Watching a bride walk down the aisle is already an emotional moment, but for Jaquie Farmer, that moment was magnified tenfold.
The newlywed stunned her wedding guests when she walked down the aisle and danced on her wedding night, nearly eight years after being paralyzed in a swimming pool accident.
Family and friends of the bride were overcome with emotion in the moment, but Jaquie’s wedding photographers – couple team Halie and Alec – caught guests’ reactions on camera for the bride and her groom Andy to go back and look at.
“Seeing the reactions now from the photos Halie and Alec captured just brings me to tears every time,” Jaquie told Fox 59. “It’s so easy to forget how miraculous it is that I can walk now since it’s the journey I’ve been going through for eight years. But when people react with such emotion and awe, it reminds me of just how blessed I am.”
Jaquie was paralyzed when she was just 17, after diving into a friend’s pool and breaking her neck, Fox 59 reports. Recalling the incident, Jaquie told the network that after her jump she heard her friends laughing as she lay face down in the water, because they thought she was joking.
Eventually, she was pulled out of the pool and someone called her mother to pick her up.

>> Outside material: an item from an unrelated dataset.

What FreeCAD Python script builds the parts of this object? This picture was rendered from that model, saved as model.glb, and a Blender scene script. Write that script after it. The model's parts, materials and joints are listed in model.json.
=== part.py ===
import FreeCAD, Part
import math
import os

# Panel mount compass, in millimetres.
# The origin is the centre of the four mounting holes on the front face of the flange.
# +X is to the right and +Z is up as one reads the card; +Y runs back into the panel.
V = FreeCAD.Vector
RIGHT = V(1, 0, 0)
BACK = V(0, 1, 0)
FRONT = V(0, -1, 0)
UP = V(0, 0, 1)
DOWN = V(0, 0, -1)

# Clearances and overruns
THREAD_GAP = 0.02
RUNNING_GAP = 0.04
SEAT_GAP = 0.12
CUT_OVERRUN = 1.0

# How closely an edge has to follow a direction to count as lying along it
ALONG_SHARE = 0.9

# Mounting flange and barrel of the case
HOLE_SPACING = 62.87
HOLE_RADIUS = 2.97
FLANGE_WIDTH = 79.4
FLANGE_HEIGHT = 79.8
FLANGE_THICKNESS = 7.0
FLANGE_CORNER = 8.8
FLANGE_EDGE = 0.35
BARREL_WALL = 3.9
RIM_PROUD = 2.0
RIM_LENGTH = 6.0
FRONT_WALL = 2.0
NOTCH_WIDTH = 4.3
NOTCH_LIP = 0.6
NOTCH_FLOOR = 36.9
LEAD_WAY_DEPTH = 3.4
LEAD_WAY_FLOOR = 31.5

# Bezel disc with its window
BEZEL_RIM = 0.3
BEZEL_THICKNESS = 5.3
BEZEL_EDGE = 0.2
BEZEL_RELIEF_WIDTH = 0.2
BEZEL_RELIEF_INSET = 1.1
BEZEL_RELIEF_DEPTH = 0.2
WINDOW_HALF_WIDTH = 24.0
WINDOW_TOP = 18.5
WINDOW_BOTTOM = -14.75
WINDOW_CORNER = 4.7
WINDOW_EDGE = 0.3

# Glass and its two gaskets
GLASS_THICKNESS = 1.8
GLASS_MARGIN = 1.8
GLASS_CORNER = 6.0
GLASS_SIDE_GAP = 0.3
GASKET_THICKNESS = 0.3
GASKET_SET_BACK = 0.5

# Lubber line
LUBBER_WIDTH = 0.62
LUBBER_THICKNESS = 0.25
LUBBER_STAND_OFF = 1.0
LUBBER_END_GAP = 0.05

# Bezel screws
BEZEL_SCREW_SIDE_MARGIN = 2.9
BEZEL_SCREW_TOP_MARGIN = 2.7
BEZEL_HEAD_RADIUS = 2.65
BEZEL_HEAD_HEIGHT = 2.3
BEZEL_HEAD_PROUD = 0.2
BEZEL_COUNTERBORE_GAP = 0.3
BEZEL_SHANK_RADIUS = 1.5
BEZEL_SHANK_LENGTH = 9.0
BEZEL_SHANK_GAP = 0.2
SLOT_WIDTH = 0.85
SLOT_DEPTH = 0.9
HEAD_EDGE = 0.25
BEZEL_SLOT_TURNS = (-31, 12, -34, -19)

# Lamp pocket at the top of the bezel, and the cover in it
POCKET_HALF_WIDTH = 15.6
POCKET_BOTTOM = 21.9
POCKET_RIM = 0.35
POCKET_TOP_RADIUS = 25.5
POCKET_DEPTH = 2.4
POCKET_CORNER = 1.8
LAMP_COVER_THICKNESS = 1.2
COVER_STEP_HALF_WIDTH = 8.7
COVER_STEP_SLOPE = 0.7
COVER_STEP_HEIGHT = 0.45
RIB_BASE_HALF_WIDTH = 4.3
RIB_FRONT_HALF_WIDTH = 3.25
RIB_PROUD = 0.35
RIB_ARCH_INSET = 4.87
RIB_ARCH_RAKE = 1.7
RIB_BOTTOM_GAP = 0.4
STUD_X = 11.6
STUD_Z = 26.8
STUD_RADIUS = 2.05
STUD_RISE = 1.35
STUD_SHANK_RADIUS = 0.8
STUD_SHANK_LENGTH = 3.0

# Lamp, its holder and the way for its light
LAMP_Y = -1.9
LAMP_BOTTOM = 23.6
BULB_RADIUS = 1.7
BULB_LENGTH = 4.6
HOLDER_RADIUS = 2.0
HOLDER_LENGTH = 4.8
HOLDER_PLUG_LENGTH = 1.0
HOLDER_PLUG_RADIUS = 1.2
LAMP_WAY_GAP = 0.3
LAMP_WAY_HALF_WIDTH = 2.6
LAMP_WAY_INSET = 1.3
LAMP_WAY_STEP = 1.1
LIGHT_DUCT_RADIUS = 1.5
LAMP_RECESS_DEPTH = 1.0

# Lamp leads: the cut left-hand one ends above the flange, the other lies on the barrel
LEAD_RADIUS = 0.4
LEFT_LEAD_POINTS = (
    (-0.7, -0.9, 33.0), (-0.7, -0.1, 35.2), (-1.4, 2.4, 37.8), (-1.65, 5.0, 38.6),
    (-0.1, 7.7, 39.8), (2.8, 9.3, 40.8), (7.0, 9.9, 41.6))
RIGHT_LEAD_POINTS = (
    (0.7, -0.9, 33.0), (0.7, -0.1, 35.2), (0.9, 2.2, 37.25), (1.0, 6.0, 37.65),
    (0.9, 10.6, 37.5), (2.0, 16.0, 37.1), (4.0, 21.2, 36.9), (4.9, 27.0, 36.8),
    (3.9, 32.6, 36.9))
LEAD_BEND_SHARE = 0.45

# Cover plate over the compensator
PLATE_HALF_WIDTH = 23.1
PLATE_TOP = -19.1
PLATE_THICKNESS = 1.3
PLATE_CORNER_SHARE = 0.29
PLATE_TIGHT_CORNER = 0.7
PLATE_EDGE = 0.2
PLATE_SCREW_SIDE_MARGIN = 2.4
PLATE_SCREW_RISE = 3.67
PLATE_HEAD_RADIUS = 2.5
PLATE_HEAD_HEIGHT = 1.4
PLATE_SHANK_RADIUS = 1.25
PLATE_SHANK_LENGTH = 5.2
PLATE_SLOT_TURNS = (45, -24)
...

Once at the hospital, Jaquie’s doctors told her that she was paralyzed, but what she remembers most is being able to feel her limbs, but not move them, according to Fox 59.
“I remember looking over at my mom saying, ‘Am I going to be in a wheelchair forever?’ And holding back tears she said, ‘If God wants you to walk, you’ll walk,” she added.

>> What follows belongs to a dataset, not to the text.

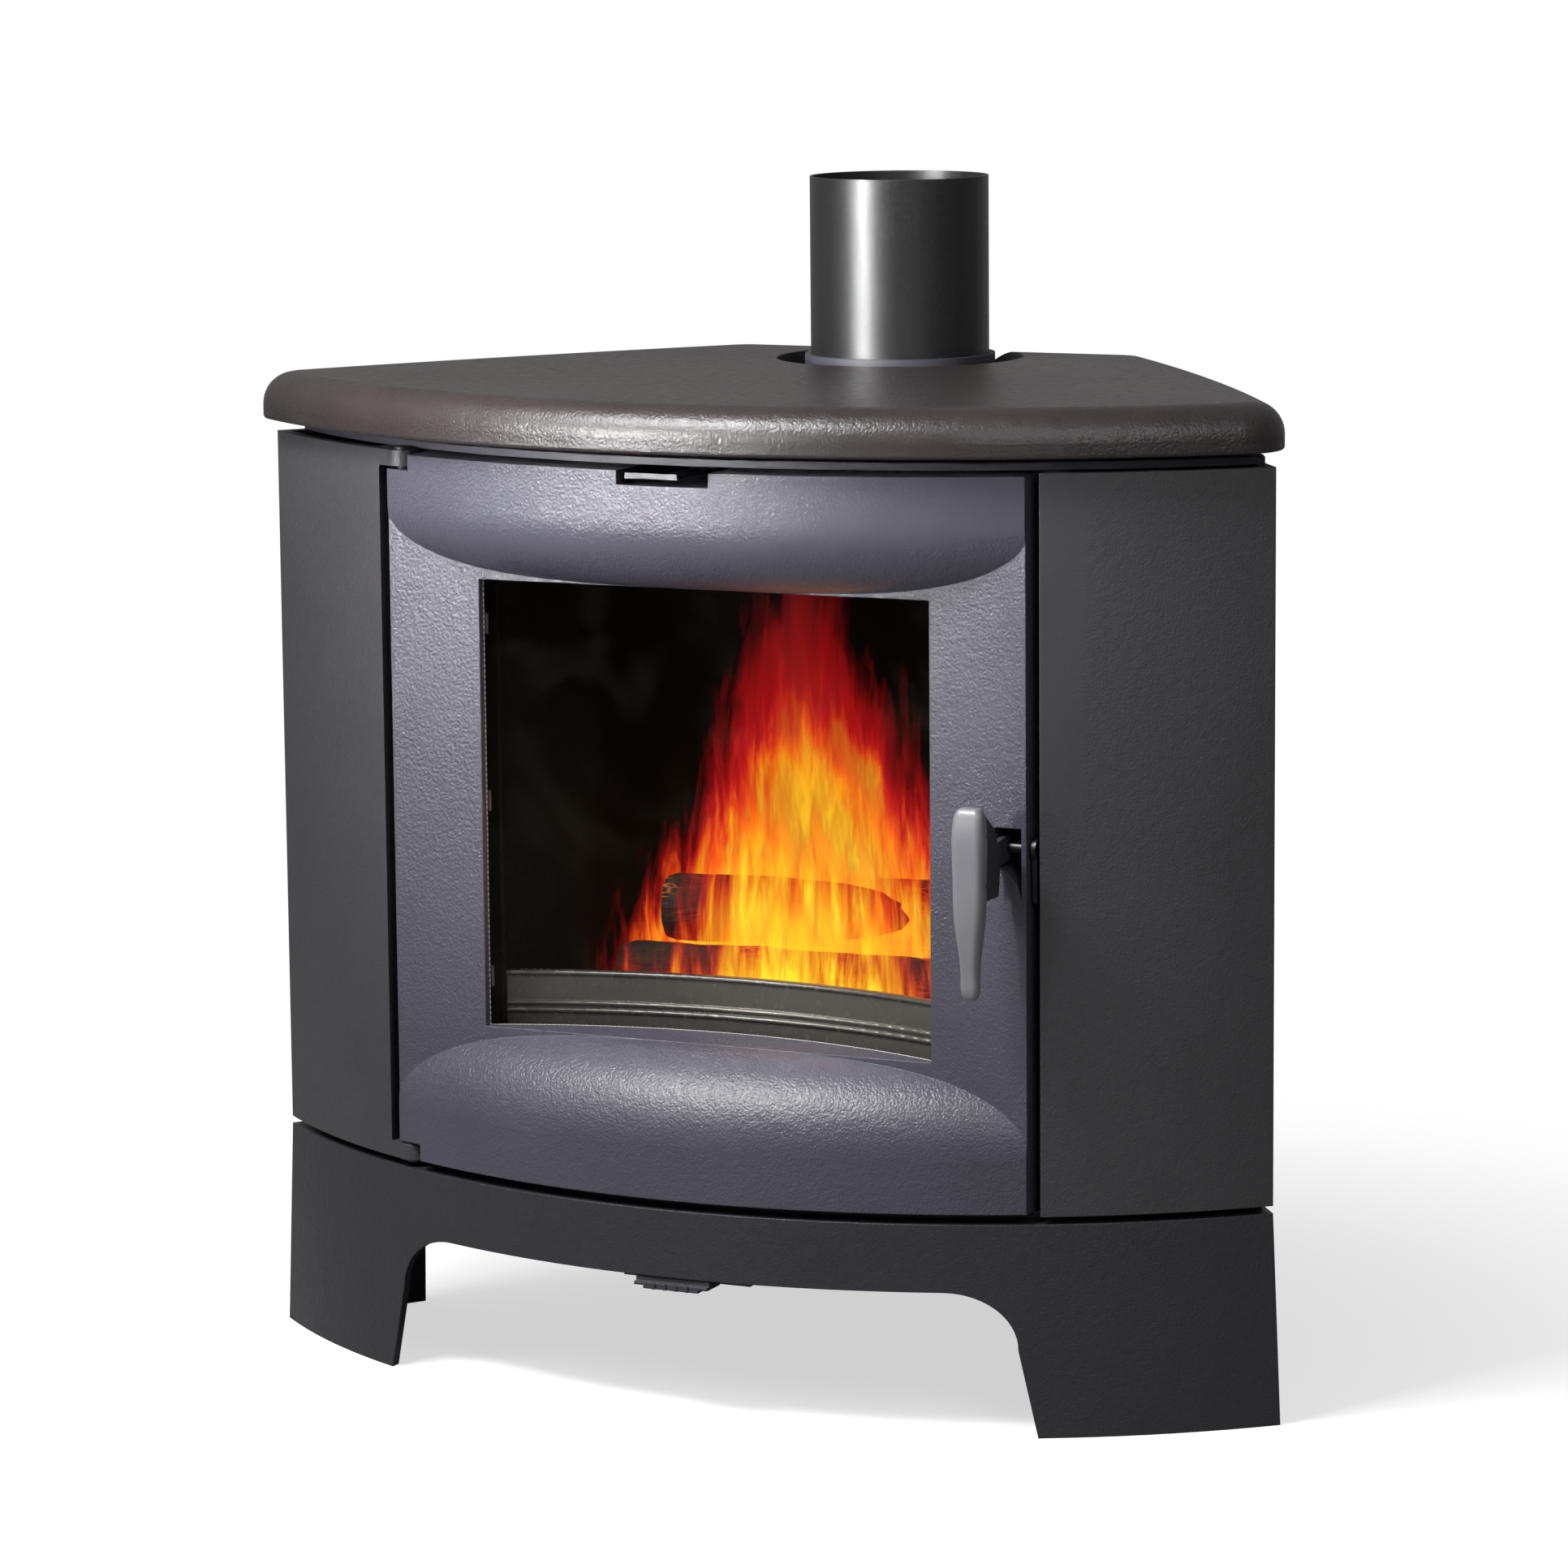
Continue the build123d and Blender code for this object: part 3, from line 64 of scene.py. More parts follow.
# Each light: power, width, height, azimuth, elevation, distance, target height, spread in degrees
light_plan = {
    "key_light": (112.0, 1.0, 0.45, -26.0, 51.0, 2.3, 0.45, 180.0),
    "front_light": (24.0, 0.8, 1.0, -40.0, 32.0, 3.0, 0.5, 180.0),
    "side_light": (22.0, 1.0, 1.0, 44.0, 30.0, 3.0, 0.5, 180.0),
    "pipe_light": (5.0, 0.12, 0.7, -26.0, 4.0, 2.5, 0.97, 24.0),
}

# Colours of paint and metal, linear
cast_colour = (0.038, 0.0365, 0.050)
panel_colour = (0.024, 0.023, 0.0255)
# Base: the door paint darkened to about a third, painted shade for the dimmer bottom of the stove
base_shaded_colour = (0.012, 0.0115, 0.015)
lid_colour = (0.014, 0.0102, 0.0106)
flue_colour = (0.0035, 0.0035, 0.0038)
grip_colour = (0.11, 0.108, 0.12)
guard_colour = (0.06, 0.058, 0.055)
soot_colour = (0.008, 0.007, 0.006)
steel_colour = (0.30, 0.30, 0.31)
blackened_colour = (0.05, 0.05, 0.052)
brass_colour = (0.42, 0.30, 0.12)

# Logs
log_radius = 0.034
log_length = 0.298
top_log_share = 0.9
top_log_length = 0.253
log_clear = 0.0004
log_front_inset = 0.010
log_back_inset = 0.013
log_rings = 60
log_sides = 40
log_mean = 0.93
log_ridge = 0.06
log_flat = 0.14
log_end_taper = 0.10

# Embers
ember_columns = 110
ember_rows = 80
ember_margin = 0.012
ember_rim_cells = 8
ember_depth = 0.008
ember_clear = 0.0005

# Flames, on curved sheets one behind the other
flame_layers = 5
flame_strength = 7.5
flame_left = -0.195
flame_width = 0.39
flame_rise = 0.36
flame_foot = 0.01
flame_columns = 48
flame_rows = 60
flame_ahead = 0.012
flame_spacing = 0.036
flame_narrowing = 0.12
flame_ripple = 0.016
flame_bow = 0.02
# How tall each sheet burns, front to back: the first only licks over the front log
flame_peaks = (0.10, 0.40, 0.72, 0.78, 0.70)
flame_shoulders = (0.36, 0.38, 0.40, 0.44, 0.34)
peak_place = 0.45
peak_step = 0.015
peak_spread = 0.25
shoulder_place = 0.66
shoulder_spread = 0.42


# Node helpers
def new_material(name):
    mat = bpy.data.materials.new(name)
    mat.use_nodes = True
    tree = mat.node_tree
    tree.nodes.clear()
    out = tree.nodes.new("ShaderNodeOutputMaterial")
    return mat, tree, out


def add(tree, kind, **values):
    node = tree.nodes.new(kind)
    for key, value in values.items():
        setattr(node, key, value)
    return node


def fill(node, **values):
    for key, value in values.items():
        node.inputs[key.replace("_", " ")].default_value = value


def link(tree, source, output, target, socket):
    tree.links.new(source.outputs[output], target.inputs[socket])


def blend(tree, factor, first, second):
    # The first shader where the factor is 0, the second where it is 1
    mix = add(tree, "ShaderNodeMixShader")
    tree.links.new(factor, mix.inputs["Fac"])
    tree.links.new(first.outputs[0], mix.inputs[1])
    tree.links.new(second.outputs[0], mix.inputs[2])
    return mix


def multiply(tree, socket, value):
    node = add(tree, "ShaderNodeMath", operation="MULTIPLY")
    tree.links.new(socket, node.inputs[0])
    if isinstance(value, float):
        node.inputs[1].default_value = value
    else:
        tree.links.new(value, node.inputs[1])
    return node


def object_coords(tree, scale=(1.0, 1.0, 1.0)):
    coords = add(tree, "ShaderNodeTexCoord")
    mapping = add(tree, "ShaderNodeMapping")
    fill(mapping, Scale=scale)
    link(tree, coords, "Object", mapping, "Vector")
    return mapping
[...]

After that, and a hint of promise when she was able to move her big toe, Jaquie spent hundreds of hours in physical therapy and the gym as she worked towards building the strength to stand.
Nearly five years after the accident, Jaquie met Andy Goncher on a dating app, and he proposed two years later, prompting Jaquie to make it a goal to walk down the aisle at their wedding.
Just under a year later, Jaquie met her goal on May 22, 2016, as she was able to enjoy their day “wheelchair-free” as she had hoped.